- Born: Igor Alexandrovich Mirenkov 28 May 1969 Svietlahorsk, Byelorussian SSR
- Died: 19 June 1996 (aged 27) Pishchalauski Castle, Minsk, Belarus
- Cause of death: Execution by shooting
- Other name: "The Svietlahorsk Nightmare"
- Criminal status: Executed
- Conviction: Murder with aggravating circumstances
- Criminal penalty: Death

Details
- Victims: 6
- Span of crimes: 1990–1993
- Locations: Soviet Union, later Belarus
- Date apprehended: 27 April 1994

= Igor Mirenkov =

Soviet-Belarusian serial killer

Igor Alexandrovich Mirenkov (28 May 1969 – 19 June 1996), known as The Svietlahorsk Nightmare, was a Soviet-Belarusian serial killer who killed six boys aged 9–13 between 1990 and 1993.

== Biography ==
Igor Mirenkov was born on 28 May 1969 in the city of Svietlahorsk in the Byelorussian SSR, where he later lived out his life and committed all his crimes. After school, Mirenkov was called to serve in the Northern Fleet, where it was reported that he solicited his male colleagues. The investigator in the Mirenkov case, Oleg Litoshko, later stated that perhaps the sailors had raped him, which later led to Mirenkov's deformed mentality.

Returning to Svietlahorsk, Mirenkov got a job and bought a JAWA-brand motorcycle and began living a normal life. Mirenkov was absolutely imperceptible. Litoshko later said this:

[...]If he was in the crowd, I wouldn't have noticed him. Absolutely inconspicuous man. But he could support the conversation. Conducted conversations on various topics...

== Murder series ==
The first murder Mirenkov committed was on 2 June 1990. His victim was a 13-year-old boy who was walking in the woods whom he attacked, raped, and killed with his knife. On 16 April 1991, he killed a 10-year-old boy under similar circumstances. At first, nobody made a connection to the killings, but Mirenkov decided to temporarily hide. For the whole of 1992, he did not commit a single murder due to being sentenced to three years of penal labour for robbery. Since Mirenkov was a model prisoner, he was often given a three-day leave, when he would commit his murders.

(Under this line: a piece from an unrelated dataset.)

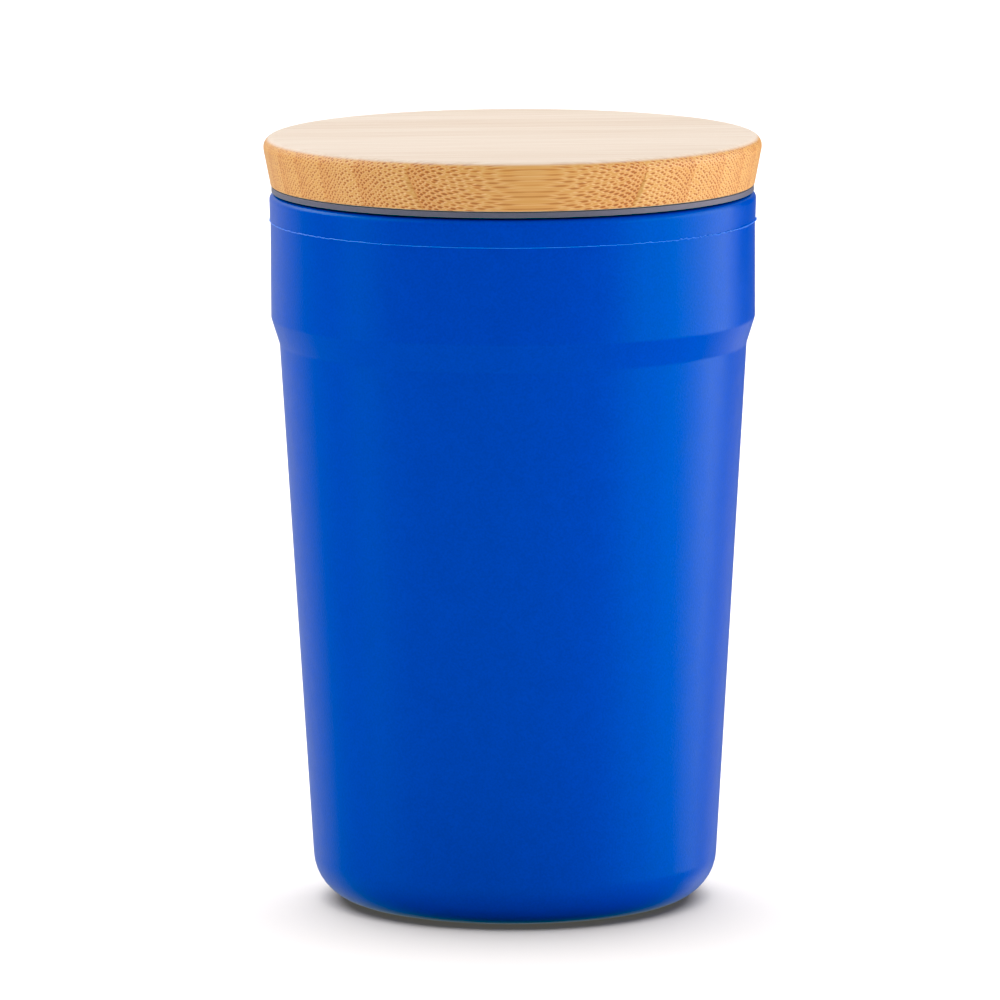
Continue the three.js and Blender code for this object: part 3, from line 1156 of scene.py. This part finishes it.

On 20 March 1993, Mirenkov committed a third murder, and on 30 March - a fourth. The city began to panic; the people started making claims of the "White Вrotherhood", out of fear that Romani people or criminal gangs were kidnapping the children. During the summer of 1993, Mirenkov committed a further two murders; the victims' bodies were later found in a nearby forest in autumn. Parents took to the city of Svietlahorsk, organizing pickets of the district administration, and creating self-defence committees.

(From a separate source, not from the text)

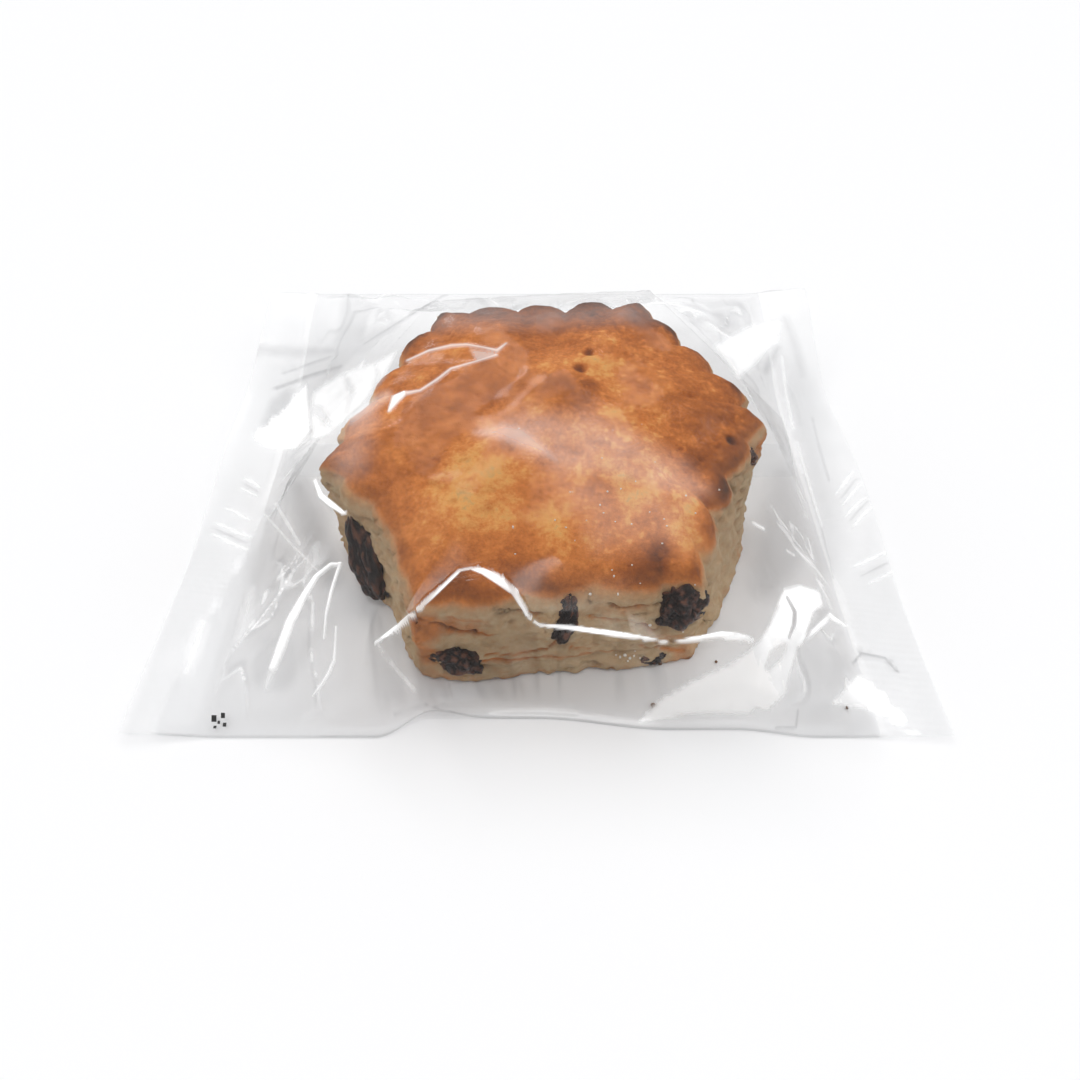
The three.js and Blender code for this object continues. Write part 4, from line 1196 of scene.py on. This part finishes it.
def crumbs(dough):
    dark = [lying_at(*crumb) for crumb in DARK_CRUMBS]
    for _ in range(CRUMBS_BEHIND):
        a, r = rng.uniform(0.8, math.pi - 0.8), rng.uniform(40, 44)
        size = rng.uniform(0.35, 0.7)
        dark.append(lying(SCONE_AT[0] + r * math.cos(a), SCONE_AT[1] + r * math.sin(a), size))
    pale = [lying_at(*crumb) for crumb in PALE_CRUMBS]
    bits("crumbs_pale", pale, plain_material("pale_crumb", (0.75, 0.66, 0.52), 0.8))
    bits("crumbs_baked", dark, plain_material("baked_crumb", (0.16, 0.075, 0.035), 0.8))

    corners = [corner.co for corner in dough.data.vertices]
    squares = [tuple(face.vertices) for face in dough.data.polygons if len(face.vertices) < 5]
    tree = BVHTree.FromPolygons(corners, squares)
    scattered = []
    for _ in range(SCATTERED_SUGAR):
        u, v = (rng.normal(middle, spread) for middle, spread in zip(SUGAR_AROUND, SUGAR_SPREAD))
        scattered.append((u, v, rng.uniform(0.22, 0.34)))
    spots = []
    for u, v, size in SUGAR + scattered:
        ray = sight(u, v)[0]
        place, *_ = tree.ray_cast(Vector(metres(EYE)), Vector(ray))
        if place is not None:
            spots.append((*(np.array(place) / MM - ray * size * 0.2), size))
    bits("sugar_grains", spots, plain_material("sugar", (0.95, 0.9, 0.82), 0.35), detail=1)


# ---------------------------------------------------------------- stage, light and camera
def sun(name, azimuth, elevation, width, energy):
    """A round soft light far away, seen from the object in the given direction."""
    lamp = bpy.data.lights.new(name, "SUN")
    lamp.angle, lamp.energy = math.radians(width), energy
    obj = bpy.data.objects.new(name, lamp)
    bpy.context.scene.collection.objects.link(obj)
    a, e = math.radians(azimuth), math.radians(elevation)
    towards = Vector((math.cos(a) * math.cos(e), math.sin(a) * math.cos(e), math.sin(e)))
    obj.location = towards
    obj.rotation_euler = (-towards).to_track_quat("-Z", "Y").to_euler()


def stage():
    n = Nodes("pale_floor")
    pale = {"Base Color": (0.94, 0.94, 0.945, 1), "Roughness": 0.9, "Specular IOR Level": 0.1}
    material = n.surface(n.add("BsdfPrincipled", pale).outputs[0])
    far = 3000
    corners = [(-far, -far, 0), (far, -far, 0), (far, far, 0), (-far, far, 0)]
    floor = make("floor", corners, [(0, 1, 2, 3)], material, flat=True)
    scene = bpy.context.scene
    world = bpy.data.worlds.new("studio")
    scene.world = world
    world.use_nodes = True
    sky = world.node_tree.nodes["Background"]
    sky.inputs["Color"].default_value = (0.98, 0.985, 1.0, 1)
    sky.inputs["Strength"].default_value = 0.42
    sun("overhead", -90, 72, 12, 0.46)
    sun("behind", 90, 52, 40, 0.90)
    sun("left_side", 178, 45, 60, 0.50)
    sun("right_side", 2, 45, 60, 0.56)
    sun("back_left", 113, 34, 12, 0.25)
    scene.view_settings.view_transform = "Standard"
    scene.view_settings.look = "None"

    camera = bpy.data.cameras.new("camera")
    camera.sensor_width = 36.0
    camera.lens = camera.sensor_width * FOCAL / PICTURE
    camera.clip_start = 0.001
    obj = bpy.data.objects.new("camera", camera)
    scene.collection.objects.link(obj)
    obj.location = Vector(metres(EYE))
    obj.rotation_euler = (Vector(metres(AIM)) - obj.location).to_track_quat("-Z", "Y").to_euler()
    scene.camera = obj


dough = scone()
sultanas()
bag()
crumbs(dough)
stage()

== Arrest, investigation and trial ==
On 27 April 1994, Igor Mirenkov was arrested for stealing petrol and insurance fraud. He pleaded guilty and was imprisoned. On 14 May 1994, he was summoned for interrogation in the case of disappearances and murders of the children. He later confessed to six murders. The Belarusian authorities decided on unprecedented measures - the case was classified (and only declassified in 2007), and Mirenkov was put in solitary confinement in the city of Rechytsa, and investigative experiments were conducted within the framework of increased security measures for the defendant. The investigation lasted for more than a year, and after the criminal case was transferred to the Gomel Regional Court, Igor Alexandrovich Mirenkov was sentenced to death. On 19 June 1996, the verdict was carried out in the SIZO No. 1 Detention Unit in the city of Minsk.